--- Start of Material ---

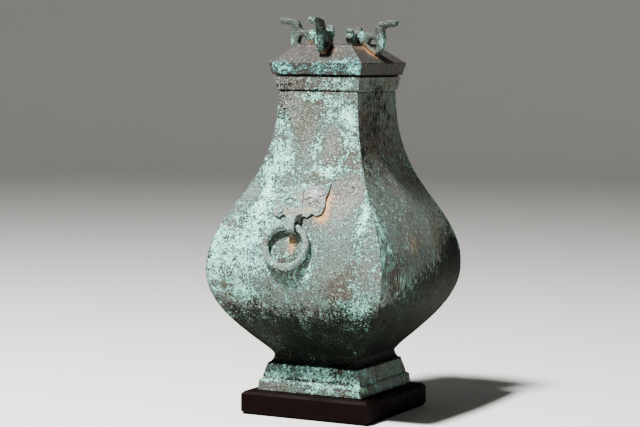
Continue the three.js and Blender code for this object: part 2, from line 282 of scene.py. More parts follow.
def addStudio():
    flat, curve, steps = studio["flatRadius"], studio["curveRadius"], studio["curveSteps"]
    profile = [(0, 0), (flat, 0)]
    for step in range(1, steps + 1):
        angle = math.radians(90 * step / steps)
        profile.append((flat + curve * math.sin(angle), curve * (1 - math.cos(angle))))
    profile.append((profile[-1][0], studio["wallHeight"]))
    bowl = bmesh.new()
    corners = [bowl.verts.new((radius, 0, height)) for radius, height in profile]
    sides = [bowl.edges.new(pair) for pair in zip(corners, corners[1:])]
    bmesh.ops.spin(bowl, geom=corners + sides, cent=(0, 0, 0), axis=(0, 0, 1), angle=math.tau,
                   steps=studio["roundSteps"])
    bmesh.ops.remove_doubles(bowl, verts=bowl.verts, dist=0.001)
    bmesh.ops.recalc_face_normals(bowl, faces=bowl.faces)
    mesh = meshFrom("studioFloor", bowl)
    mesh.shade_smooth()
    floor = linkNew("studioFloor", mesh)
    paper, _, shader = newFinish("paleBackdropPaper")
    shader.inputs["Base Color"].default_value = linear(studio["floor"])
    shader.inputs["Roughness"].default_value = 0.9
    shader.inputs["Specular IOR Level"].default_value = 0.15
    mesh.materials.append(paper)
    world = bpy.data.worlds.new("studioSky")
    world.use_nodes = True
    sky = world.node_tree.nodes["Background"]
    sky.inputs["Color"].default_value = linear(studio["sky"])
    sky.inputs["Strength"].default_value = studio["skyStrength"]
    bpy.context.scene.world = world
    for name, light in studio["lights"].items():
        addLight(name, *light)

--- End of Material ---

What you need to do: Quote the listing in full, please, keeping every line exact.

Output below:
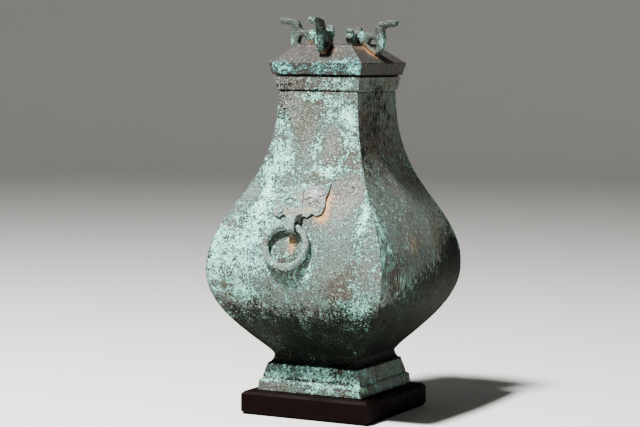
Continue the three.js and Blender code for this object: part 2, from line 282 of scene.py. More parts follow.
def addStudio():
    flat, curve, steps = studio["flatRadius"], studio["curveRadius"], studio["curveSteps"]
    profile = [(0, 0), (flat, 0)]
    for step in range(1, steps + 1):
        angle = math.radians(90 * step / steps)
        profile.append((flat + curve * math.sin(angle), curve * (1 - math.cos(angle))))
    profile.append((profile[-1][0], studio["wallHeight"]))
    bowl = bmesh.new()
    corners = [bowl.verts.new((radius, 0, height)) for radius, height in profile]
    sides = [bowl.edges.new(pair) for pair in zip(corners, corners[1:])]
    bmesh.ops.spin(bowl, geom=corners + sides, cent=(0, 0, 0), axis=(0, 0, 1), angle=math.tau,
                   steps=studio["roundSteps"])
    bmesh.ops.remove_doubles(bowl, verts=bowl.verts, dist=0.001)
    bmesh.ops.recalc_face_normals(bowl, faces=bowl.faces)
    mesh = meshFrom("studioFloor", bowl)
    mesh.shade_smooth()
    floor = linkNew("studioFloor", mesh)
    paper, _, shader = newFinish("paleBackdropPaper")
    shader.inputs["Base Color"].default_value = linear(studio["floor"])
    shader.inputs["Roughness"].default_value = 0.9
    shader.inputs["Specular IOR Level"].default_value = 0.15
    mesh.materials.append(paper)
    world = bpy.data.worlds.new("studioSky")
    world.use_nodes = True
    sky = world.node_tree.nodes["Background"]
    sky.inputs["Color"].default_value = linear(studio["sky"])
    sky.inputs["Strength"].default_value = studio["skyStrength"]
    bpy.context.scene.world = world
    for name, light in studio["lights"].items():
        addLight(name, *light)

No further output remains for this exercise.